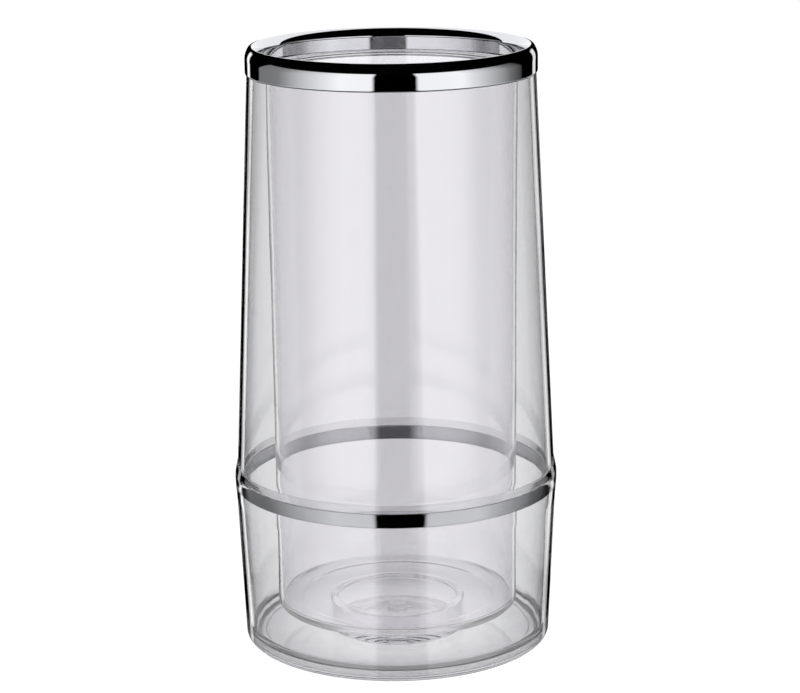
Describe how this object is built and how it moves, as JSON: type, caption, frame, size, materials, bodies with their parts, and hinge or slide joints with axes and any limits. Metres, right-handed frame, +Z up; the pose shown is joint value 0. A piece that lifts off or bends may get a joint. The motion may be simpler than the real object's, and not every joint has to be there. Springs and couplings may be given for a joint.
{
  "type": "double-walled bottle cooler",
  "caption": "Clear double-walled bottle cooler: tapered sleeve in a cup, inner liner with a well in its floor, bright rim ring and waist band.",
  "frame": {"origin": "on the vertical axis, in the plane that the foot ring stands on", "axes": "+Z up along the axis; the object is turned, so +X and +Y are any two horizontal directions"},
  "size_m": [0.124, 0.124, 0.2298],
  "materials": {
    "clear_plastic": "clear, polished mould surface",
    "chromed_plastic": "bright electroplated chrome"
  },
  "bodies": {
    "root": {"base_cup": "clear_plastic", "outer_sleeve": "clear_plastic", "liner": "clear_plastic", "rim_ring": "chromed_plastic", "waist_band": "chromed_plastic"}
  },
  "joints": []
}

################

Your task is to reproduce the whole listing exactly.

Written solution
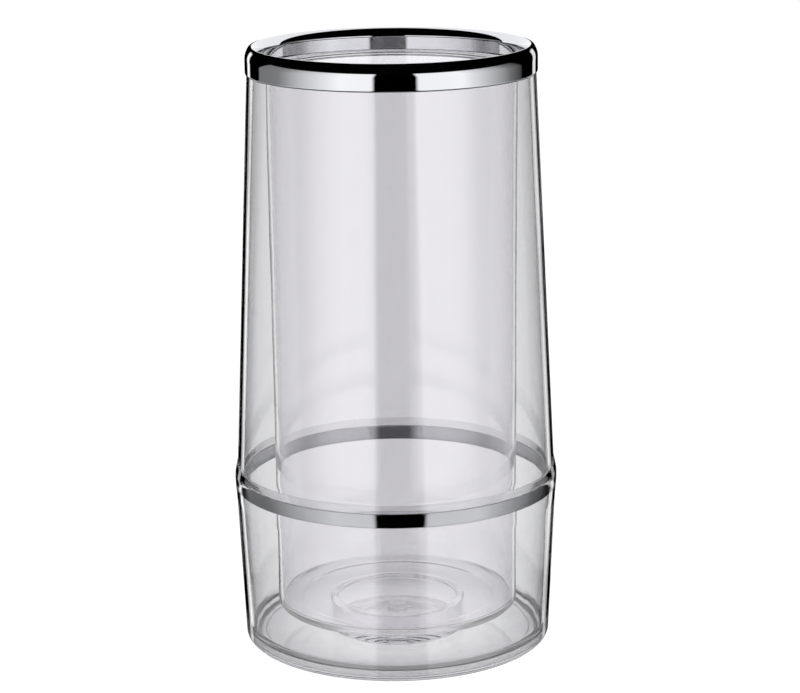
Describe how this object is built and how it moves, as JSON: type, caption, frame, size, materials, bodies with their parts, and hinge or slide joints with axes and any limits. Metres, right-handed frame, +Z up; the pose shown is joint value 0. A piece that lifts off or bends may get a joint. The motion may be simpler than the real object's, and not every joint has to be there. Springs and couplings may be given for a joint.
{
  "type": "double-walled bottle cooler",
  "caption": "Clear double-walled bottle cooler: tapered sleeve in a cup, inner liner with a well in its floor, bright rim ring and waist band.",
  "frame": {"origin": "on the vertical axis, in the plane that the foot ring stands on", "axes": "+Z up along the axis; the object is turned, so +X and +Y are any two horizontal directions"},
  "size_m": [0.124, 0.124, 0.2298],
  "materials": {
    "clear_plastic": "clear, polished mould surface",
    "chromed_plastic": "bright electroplated chrome"
  },
  "bodies": {
    "root": {"base_cup": "clear_plastic", "outer_sleeve": "clear_plastic", "liner": "clear_plastic", "rim_ring": "chromed_plastic", "waist_band": "chromed_plastic"}
  },
  "joints": []
}